この国は、かなりの度合いで、私のような戦後の民主主義教育の恩恵を受けたと自覚する者にとって、その対極の方向に“行っちゃってる”のだと、改めて知らされた。そのスピード感は、民主党の政権を経て、安倍晋三という極右の政治家が再び政権の座に就いてから、猛烈に速くなった。

今年二月、名古屋市の市立中学校が「総合的な学習の時間」の一環として開催した、文部科学省の前事務次官・前川喜平さんの講演会をめぐり、文科省が名古屋市教育委員会に対して、前川さんを講師として呼んだ経緯や講演の内容を問い合わせ、録音データの提供まで求めていたと報道されている。

最初に報道したのは、十五日午後七時のNHKニュースだと思う。そのスクープによると、文科省教育課程課から名古屋市教委に送られたメールには、前川さんが「天下り問題の責任をとって事務次官を辞職した」「在任中、出会い系バーの店を利用していた人物」と指摘し、その上で「道徳教育がおこなわれる学校の場に、どのような判断で(講演を)依頼されたのか」などと質問、さらに交通費や謝礼の有無、その金額なども問うている。メールの言葉遣いは「具体的かつ詳細にご教示ください」などと慇懃を装っているが、二度にわたる、約三十項目の質問は、国が前川さんの講演会は不適切だと断じ、教育現場に対して圧力をかけている、と受け止めるのが自然だ。教育の国家統制を禁じた教育基本法に明らかに反すると言っていい。

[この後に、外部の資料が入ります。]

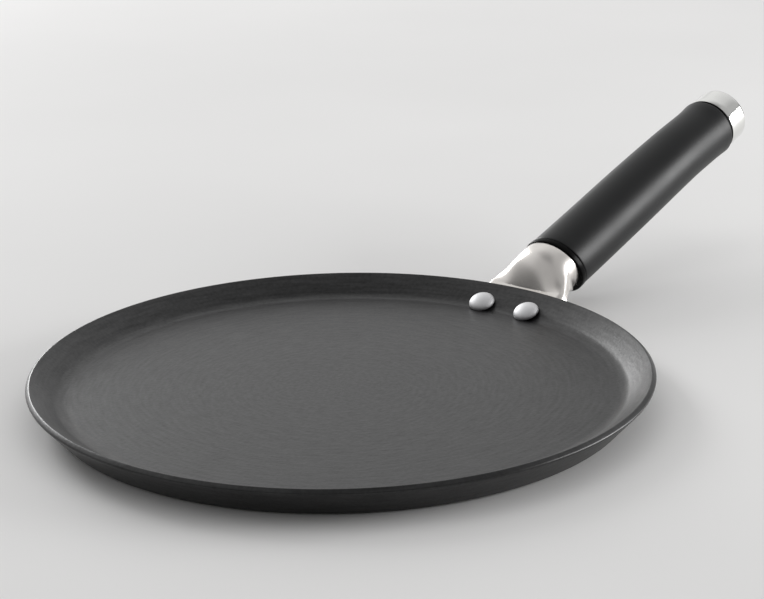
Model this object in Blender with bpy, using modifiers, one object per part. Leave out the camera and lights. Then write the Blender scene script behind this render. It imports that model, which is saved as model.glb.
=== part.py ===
"""Dosa tawa, 26 cm: a flat coated pan with a riveted steel neck and a round handle.

Metres, +Z up. The origin is the centre of the base's underside, and the handle
points along +X. Every handle piece is turned about the handle's own axis, which
starts on the rim and rises towards the end cap.
"""

import math

import bmesh
import bpy
from mathutils import Matrix, Vector

# Clearances
GAP = 0.0003
SEAT_GAP = 0.0004

# Pan
PAN_RADIUS = 0.1300
PAN_HEIGHT = 0.0144
RIM_THICKNESS = 0.0026
FLOOR_THICKNESS = 0.0062
INNER_WALL_ANGLE = math.radians(35.0)
OUTER_WALL_ANGLE = math.radians(48.0)
INNER_FILLET = 0.0100
OUTER_FILLET = 0.0040
RIM_ROUNDING = 0.0003

# Rivets, square through the wall between a spot face inside and a flat pocket outside
RIVET_TILT = math.radians(23.0)
RIVET_INSET = 0.0128
RIVET_RISE = 0.0018
RIVET_SPACING = 0.0243
RIVETED_THICKNESS = 0.0028
RIVET_SHANK_RADIUS = 0.0025
RIVET_HEAD_RADIUS = 0.0058
RIVET_HEAD_RISE = 0.0035
RIVET_TAIL_RADIUS = 0.0037
RIVET_TAIL_RISE = 0.0013
SPOT_FACE_RADIUS = RIVET_HEAD_RADIUS + SEAT_GAP
POCKET_MARGIN = 0.0005

# Handle axis
HANDLE_ANGLE = math.radians(15.2)

# Neck, pressed from sheet
SHEET_THICKNESS = 0.0014
NECK_END = 0.0260
NECK_FERRULE = 0.0025
NECK_RADIUS = 0.0139
NECK_SEAM_GAP = 0.0020
NECK_FACE_TURN = math.radians(62.0)
NECK_EDGE_TURN = math.radians(10.0)
WEB_START = 0.0050
WEB_LIFT = -0.0005
WEB_FLAT_HALF_WIDTH = 0.0178
WEB_EDGE_RADIUS = 0.0022
WEB_EDGE_TURN = math.radians(45.0)
WEB_SKIRT = 0.0008
FLANGE_BEND_RADIUS = 0.0100
FLANGE_BEND_OUT = 0.0081
FLANGE_END_MARGIN = 0.0060
FLANGE_CORNER = 0.0075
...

この名古屋での講演の二週間後、旭川市で行われた前川さんの講演を聞いた。
旭川に公立夜間中学をつくる会(中島啓幸代表)が主催し、会場の市民文化会館小ホールは約三百人の聴衆で埋まった。自らの不登校の経験を交え、「いじめのない学校~夜間中学と日本の教育の未来~」と題して、正しい日本語で分かりやすく語った講演の概略は、小紙二月二十日号を参照されたい。

印象的だったのは、前川さんが「もし、私が自由に憲法を変えられれば」と前置きして、第二十六条「すべて国民は、法律の定めるところにより、その能力に応じて、ひとしく教育を受ける権利を有する。すべて国民は、法律の定めるところにより、その保護する子女に普通教育を受けさせる義務を負ふ。義務教育は、これを無償とする」に、第二項として「国は、すべての人に、無償の普通教育の機会を保障する義務を負う」を付け加えたいと話したこと。「国民」に限らず、「すべての人」に、「無償の普通教育」を受けさせる義務を国に課すという提案だ。最近はやりの「都民ファースト」「アメリカファースト」に通じる民族主義、国粋主義と一線を画す、言葉で表すと「インターナショナル」「コスモポリタン」、あるいは「寛容」「ヒューマニズム」…。

前川さんは、長野県須坂市での講演会で、渦中の佐川・前国税庁長官を念頭に、「役人は辞めれば、何でも言える」という趣旨の発言をしたと伝えられる。文科省が前川さんの口を封じようと躍起になるのは、そうした事態を恐れる政権への、まさに「忖度」なのだろう。いささか長い枕になった。ご容赦を。

開会中の市議会予算等審査特別委員会で、市役所を定年退職した職員の「再任用」について、金谷美奈子(無所属)、上村ゆうじ(自民党・市民会議)、安田佳正(同)の三議員が質問した。

市職員の定年は六十歳。退職後、再任用を希望すると、退職時の役職に応じて、例えば次長・課長は係長に、部長は課長補佐の職位に就き、フルタイムで働くことができる。その給料は、係長が月額二十五万四千八百円、課長補佐が同二十七万四千二百円。課長補佐以下の一般職は二十一万四千八百円。これに期末勤勉手当(ボーナス)が年間二・三カ月分と通勤手当、時間外手当が支給される。年額で計算すると、係長で三百七十万円、課長補佐で四百万円ほど。直近の二〇一六年度に再任用された職員は百五十二人。その人件費は五億千九百万円。平均で三百四十万円になる。